Write out, precisely and in full, each line of the material.

[Start]

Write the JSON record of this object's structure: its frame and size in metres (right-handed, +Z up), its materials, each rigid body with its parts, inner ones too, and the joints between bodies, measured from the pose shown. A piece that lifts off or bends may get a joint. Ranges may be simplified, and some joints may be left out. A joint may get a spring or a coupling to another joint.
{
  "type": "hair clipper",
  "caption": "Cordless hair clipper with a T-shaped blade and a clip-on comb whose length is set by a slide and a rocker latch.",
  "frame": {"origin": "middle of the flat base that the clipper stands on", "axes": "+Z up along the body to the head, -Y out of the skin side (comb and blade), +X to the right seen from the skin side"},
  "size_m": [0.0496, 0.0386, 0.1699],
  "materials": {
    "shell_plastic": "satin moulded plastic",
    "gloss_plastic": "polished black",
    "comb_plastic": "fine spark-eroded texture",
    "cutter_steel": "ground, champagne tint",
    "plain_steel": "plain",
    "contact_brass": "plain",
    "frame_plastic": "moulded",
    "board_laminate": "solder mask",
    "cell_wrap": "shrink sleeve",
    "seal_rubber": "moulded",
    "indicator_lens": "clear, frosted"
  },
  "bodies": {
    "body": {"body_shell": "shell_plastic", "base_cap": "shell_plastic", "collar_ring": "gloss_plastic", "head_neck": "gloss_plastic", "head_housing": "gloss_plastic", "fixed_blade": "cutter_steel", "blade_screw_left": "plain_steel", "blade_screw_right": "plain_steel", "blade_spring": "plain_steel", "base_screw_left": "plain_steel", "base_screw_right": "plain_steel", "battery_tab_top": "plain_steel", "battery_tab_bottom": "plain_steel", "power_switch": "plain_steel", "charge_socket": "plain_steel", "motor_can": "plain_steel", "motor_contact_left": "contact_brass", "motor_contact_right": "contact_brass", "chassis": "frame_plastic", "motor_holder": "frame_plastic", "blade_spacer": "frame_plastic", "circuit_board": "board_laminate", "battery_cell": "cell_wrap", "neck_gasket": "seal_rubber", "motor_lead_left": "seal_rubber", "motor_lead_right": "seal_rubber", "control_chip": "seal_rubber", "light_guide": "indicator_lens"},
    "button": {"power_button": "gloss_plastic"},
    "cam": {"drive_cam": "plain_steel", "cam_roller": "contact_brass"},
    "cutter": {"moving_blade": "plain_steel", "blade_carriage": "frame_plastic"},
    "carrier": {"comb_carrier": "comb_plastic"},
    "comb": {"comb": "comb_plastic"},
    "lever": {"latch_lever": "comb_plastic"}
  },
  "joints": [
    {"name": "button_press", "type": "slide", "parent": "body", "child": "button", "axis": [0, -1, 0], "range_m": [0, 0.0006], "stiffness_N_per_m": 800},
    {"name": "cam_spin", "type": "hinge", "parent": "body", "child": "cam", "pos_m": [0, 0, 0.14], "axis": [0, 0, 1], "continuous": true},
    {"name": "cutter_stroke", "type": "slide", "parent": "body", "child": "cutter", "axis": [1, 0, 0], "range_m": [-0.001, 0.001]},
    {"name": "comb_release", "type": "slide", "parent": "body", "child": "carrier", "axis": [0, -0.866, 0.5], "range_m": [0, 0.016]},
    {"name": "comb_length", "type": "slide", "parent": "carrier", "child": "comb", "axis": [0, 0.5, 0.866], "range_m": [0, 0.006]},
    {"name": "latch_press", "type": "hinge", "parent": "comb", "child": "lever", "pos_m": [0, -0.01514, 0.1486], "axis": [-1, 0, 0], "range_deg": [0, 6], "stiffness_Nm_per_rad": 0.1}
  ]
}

[End]

• _EXERCISE SOLUTION_:
Write the JSON record of this object's structure: its frame and size in metres (right-handed, +Z up), its materials, each rigid body with its parts, inner ones too, and the joints between bodies, measured from the pose shown. A piece that lifts off or bends may get a joint. Ranges may be simplified, and some joints may be left out. A joint may get a spring or a coupling to another joint.
{
  "type": "hair clipper",
  "caption": "Cordless hair clipper with a T-shaped blade and a clip-on comb whose length is set by a slide and a rocker latch.",
  "frame": {"origin": "middle of the flat base that the clipper stands on", "axes": "+Z up along the body to the head, -Y out of the skin side (comb and blade), +X to the right seen from the skin side"},
  "size_m": [0.0496, 0.0386, 0.1699],
  "materials": {
    "shell_plastic": "satin moulded plastic",
    "gloss_plastic": "polished black",
    "comb_plastic": "fine spark-eroded texture",
    "cutter_steel": "ground, champagne tint",
    "plain_steel": "plain",
    "contact_brass": "plain",
    "frame_plastic": "moulded",
    "board_laminate": "solder mask",
    "cell_wrap": "shrink sleeve",
    "seal_rubber": "moulded",
    "indicator_lens": "clear, frosted"
  },
  "bodies": {
    "body": {"body_shell": "shell_plastic", "base_cap": "shell_plastic", "collar_ring": "gloss_plastic", "head_neck": "gloss_plastic", "head_housing": "gloss_plastic", "fixed_blade": "cutter_steel", "blade_screw_left": "plain_steel", "blade_screw_right": "plain_steel", "blade_spring": "plain_steel", "base_screw_left": "plain_steel", "base_screw_right": "plain_steel", "battery_tab_top": "plain_steel", "battery_tab_bottom": "plain_steel", "power_switch": "plain_steel", "charge_socket": "plain_steel", "motor_can": "plain_steel", "motor_contact_left": "contact_brass", "motor_contact_right": "contact_brass", "chassis": "frame_plastic", "motor_holder": "frame_plastic", "blade_spacer": "frame_plastic", "circuit_board": "board_laminate", "battery_cell": "cell_wrap", "neck_gasket": "seal_rubber", "motor_lead_left": "seal_rubber", "motor_lead_right": "seal_rubber", "control_chip": "seal_rubber", "light_guide": "indicator_lens"},
    "button": {"power_button": "gloss_plastic"},
    "cam": {"drive_cam": "plain_steel", "cam_roller": "contact_brass"},
    "cutter": {"moving_blade": "plain_steel", "blade_carriage": "frame_plastic"},
    "carrier": {"comb_carrier": "comb_plastic"},
    "comb": {"comb": "comb_plastic"},
    "lever": {"latch_lever": "comb_plastic"}
  },
  "joints": [
    {"name": "button_press", "type": "slide", "parent": "body", "child": "button", "axis": [0, -1, 0], "range_m": [0, 0.0006], "stiffness_N_per_m": 800},
    {"name": "cam_spin", "type": "hinge", "parent": "body", "child": "cam", "pos_m": [0, 0, 0.14], "axis": [0, 0, 1], "continuous": true},
    {"name": "cutter_stroke", "type": "slide", "parent": "body", "child": "cutter", "axis": [1, 0, 0], "range_m": [-0.001, 0.001]},
    {"name": "comb_release", "type": "slide", "parent": "body", "child": "carrier", "axis": [0, -0.866, 0.5], "range_m": [0, 0.016]},
    {"name": "comb_length", "type": "slide", "parent": "carrier", "child": "comb", "axis": [0, 0.5, 0.866], "range_m": [0, 0.006]},
    {"name": "latch_press", "type": "hinge", "parent": "comb", "child": "lever", "pos_m": [0, -0.01514, 0.1486], "axis": [-1, 0, 0], "range_deg": [0, 6], "stiffness_Nm_per_rad": 0.1}
  ]
}